PROBLEM DESCRIPTION → Reproduce the data in its entirety, exactly as supplied.
==========
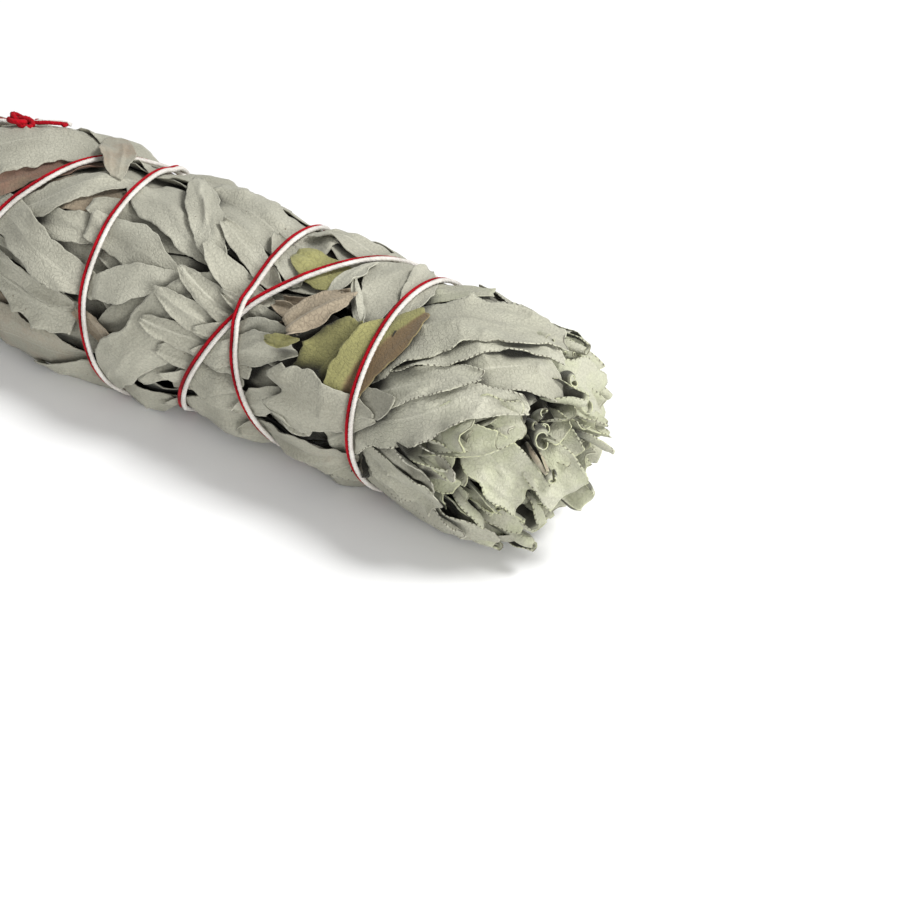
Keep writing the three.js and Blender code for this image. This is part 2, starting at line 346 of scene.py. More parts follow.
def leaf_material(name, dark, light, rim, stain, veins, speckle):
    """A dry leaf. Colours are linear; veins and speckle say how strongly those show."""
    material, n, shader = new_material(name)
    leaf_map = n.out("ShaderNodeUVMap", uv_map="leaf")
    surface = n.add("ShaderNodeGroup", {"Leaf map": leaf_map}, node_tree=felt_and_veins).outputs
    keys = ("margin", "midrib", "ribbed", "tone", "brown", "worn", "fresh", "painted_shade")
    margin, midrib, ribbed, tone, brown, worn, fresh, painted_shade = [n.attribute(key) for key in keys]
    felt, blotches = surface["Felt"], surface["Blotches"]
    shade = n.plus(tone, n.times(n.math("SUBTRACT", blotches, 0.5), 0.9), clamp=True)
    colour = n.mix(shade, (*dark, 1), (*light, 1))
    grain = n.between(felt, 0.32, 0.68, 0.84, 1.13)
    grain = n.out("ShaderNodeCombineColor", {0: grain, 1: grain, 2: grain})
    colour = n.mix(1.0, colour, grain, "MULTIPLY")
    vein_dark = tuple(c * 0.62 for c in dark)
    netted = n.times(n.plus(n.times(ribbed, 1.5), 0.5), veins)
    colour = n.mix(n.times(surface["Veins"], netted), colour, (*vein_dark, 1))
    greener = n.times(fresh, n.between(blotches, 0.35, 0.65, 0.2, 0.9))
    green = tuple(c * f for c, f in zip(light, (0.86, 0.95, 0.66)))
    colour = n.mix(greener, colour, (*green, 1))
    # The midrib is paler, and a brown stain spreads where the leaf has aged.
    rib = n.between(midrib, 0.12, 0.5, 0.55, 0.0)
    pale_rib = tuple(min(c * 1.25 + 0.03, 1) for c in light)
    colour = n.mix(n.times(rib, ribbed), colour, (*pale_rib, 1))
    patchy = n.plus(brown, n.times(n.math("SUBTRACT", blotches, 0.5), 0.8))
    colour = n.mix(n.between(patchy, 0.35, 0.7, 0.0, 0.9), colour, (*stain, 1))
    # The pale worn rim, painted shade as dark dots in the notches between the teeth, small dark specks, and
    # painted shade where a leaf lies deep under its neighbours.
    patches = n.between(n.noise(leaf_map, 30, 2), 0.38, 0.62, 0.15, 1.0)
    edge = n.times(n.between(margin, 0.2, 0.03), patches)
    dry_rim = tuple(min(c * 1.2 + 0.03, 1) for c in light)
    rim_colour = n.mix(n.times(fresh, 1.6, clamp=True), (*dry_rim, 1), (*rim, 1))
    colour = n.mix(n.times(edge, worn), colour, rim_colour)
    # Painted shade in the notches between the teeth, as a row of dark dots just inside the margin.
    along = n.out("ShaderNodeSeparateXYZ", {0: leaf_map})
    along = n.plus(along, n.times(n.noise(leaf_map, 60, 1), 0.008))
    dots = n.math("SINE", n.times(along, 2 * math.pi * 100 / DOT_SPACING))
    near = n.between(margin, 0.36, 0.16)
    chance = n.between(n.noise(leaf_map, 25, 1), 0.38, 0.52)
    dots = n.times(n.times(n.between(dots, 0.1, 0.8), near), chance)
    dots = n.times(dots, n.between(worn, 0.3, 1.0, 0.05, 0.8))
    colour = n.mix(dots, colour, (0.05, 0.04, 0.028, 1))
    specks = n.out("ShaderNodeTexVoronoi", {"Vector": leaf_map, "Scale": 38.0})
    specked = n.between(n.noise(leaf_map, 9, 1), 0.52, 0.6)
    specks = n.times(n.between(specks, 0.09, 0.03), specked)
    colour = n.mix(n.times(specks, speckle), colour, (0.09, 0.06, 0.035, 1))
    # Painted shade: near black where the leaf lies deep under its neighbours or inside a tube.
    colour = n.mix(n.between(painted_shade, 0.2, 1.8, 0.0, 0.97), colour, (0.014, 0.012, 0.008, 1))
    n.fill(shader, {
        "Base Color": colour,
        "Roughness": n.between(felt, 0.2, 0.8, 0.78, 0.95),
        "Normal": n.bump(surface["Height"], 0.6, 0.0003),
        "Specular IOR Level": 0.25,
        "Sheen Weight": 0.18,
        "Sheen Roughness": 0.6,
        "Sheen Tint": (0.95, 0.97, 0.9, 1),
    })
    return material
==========
ANSWER FOR THIS EXERCISE →
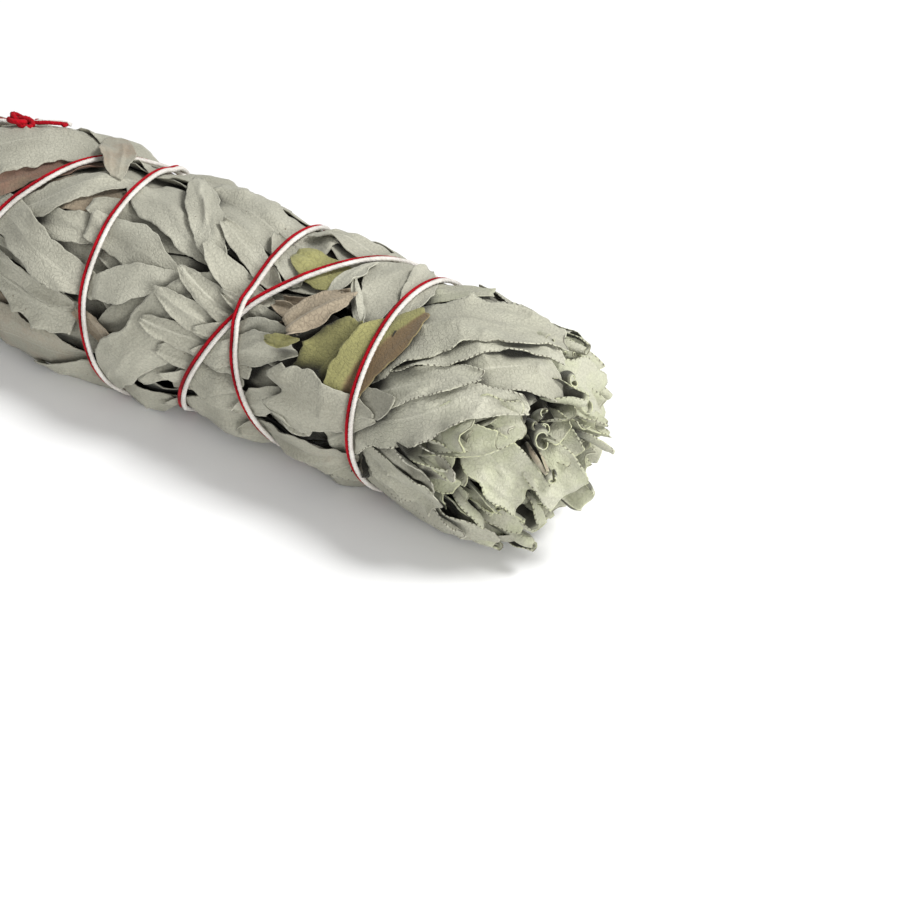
Keep writing the three.js and Blender code for this image. This is part 2, starting at line 346 of scene.py. More parts follow.
def leaf_material(name, dark, light, rim, stain, veins, speckle):
    """A dry leaf. Colours are linear; veins and speckle say how strongly those show."""
    material, n, shader = new_material(name)
    leaf_map = n.out("ShaderNodeUVMap", uv_map="leaf")
    surface = n.add("ShaderNodeGroup", {"Leaf map": leaf_map}, node_tree=felt_and_veins).outputs
    keys = ("margin", "midrib", "ribbed", "tone", "brown", "worn", "fresh", "painted_shade")
    margin, midrib, ribbed, tone, brown, worn, fresh, painted_shade = [n.attribute(key) for key in keys]
    felt, blotches = surface["Felt"], surface["Blotches"]
    shade = n.plus(tone, n.times(n.math("SUBTRACT", blotches, 0.5), 0.9), clamp=True)
    colour = n.mix(shade, (*dark, 1), (*light, 1))
    grain = n.between(felt, 0.32, 0.68, 0.84, 1.13)
    grain = n.out("ShaderNodeCombineColor", {0: grain, 1: grain, 2: grain})
    colour = n.mix(1.0, colour, grain, "MULTIPLY")
    vein_dark = tuple(c * 0.62 for c in dark)
    netted = n.times(n.plus(n.times(ribbed, 1.5), 0.5), veins)
    colour = n.mix(n.times(surface["Veins"], netted), colour, (*vein_dark, 1))
    greener = n.times(fresh, n.between(blotches, 0.35, 0.65, 0.2, 0.9))
    green = tuple(c * f for c, f in zip(light, (0.86, 0.95, 0.66)))
    colour = n.mix(greener, colour, (*green, 1))
    # The midrib is paler, and a brown stain spreads where the leaf has aged.
    rib = n.between(midrib, 0.12, 0.5, 0.55, 0.0)
    pale_rib = tuple(min(c * 1.25 + 0.03, 1) for c in light)
    colour = n.mix(n.times(rib, ribbed), colour, (*pale_rib, 1))
    patchy = n.plus(brown, n.times(n.math("SUBTRACT", blotches, 0.5), 0.8))
    colour = n.mix(n.between(patchy, 0.35, 0.7, 0.0, 0.9), colour, (*stain, 1))
    # The pale worn rim, painted shade as dark dots in the notches between the teeth, small dark specks, and
    # painted shade where a leaf lies deep under its neighbours.
    patches = n.between(n.noise(leaf_map, 30, 2), 0.38, 0.62, 0.15, 1.0)
    edge = n.times(n.between(margin, 0.2, 0.03), patches)
    dry_rim = tuple(min(c * 1.2 + 0.03, 1) for c in light)
    rim_colour = n.mix(n.times(fresh, 1.6, clamp=True), (*dry_rim, 1), (*rim, 1))
    colour = n.mix(n.times(edge, worn), colour, rim_colour)
    # Painted shade in the notches between the teeth, as a row of dark dots just inside the margin.
    along = n.out("ShaderNodeSeparateXYZ", {0: leaf_map})
    along = n.plus(along, n.times(n.noise(leaf_map, 60, 1), 0.008))
    dots = n.math("SINE", n.times(along, 2 * math.pi * 100 / DOT_SPACING))
    near = n.between(margin, 0.36, 0.16)
    chance = n.between(n.noise(leaf_map, 25, 1), 0.38, 0.52)
    dots = n.times(n.times(n.between(dots, 0.1, 0.8), near), chance)
    dots = n.times(dots, n.between(worn, 0.3, 1.0, 0.05, 0.8))
    colour = n.mix(dots, colour, (0.05, 0.04, 0.028, 1))
    specks = n.out("ShaderNodeTexVoronoi", {"Vector": leaf_map, "Scale": 38.0})
    specked = n.between(n.noise(leaf_map, 9, 1), 0.52, 0.6)
    specks = n.times(n.between(specks, 0.09, 0.03), specked)
    colour = n.mix(n.times(specks, speckle), colour, (0.09, 0.06, 0.035, 1))
    # Painted shade: near black where the leaf lies deep under its neighbours or inside a tube.
    colour = n.mix(n.between(painted_shade, 0.2, 1.8, 0.0, 0.97), colour, (0.014, 0.012, 0.008, 1))
    n.fill(shader, {
        "Base Color": colour,
        "Roughness": n.between(felt, 0.2, 0.8, 0.78, 0.95),
        "Normal": n.bump(surface["Height"], 0.6, 0.0003),
        "Specular IOR Level": 0.25,
        "Sheen Weight": 0.18,
        "Sheen Roughness": 0.6,
        "Sheen Tint": (0.95, 0.97, 0.9, 1),
    })
    return material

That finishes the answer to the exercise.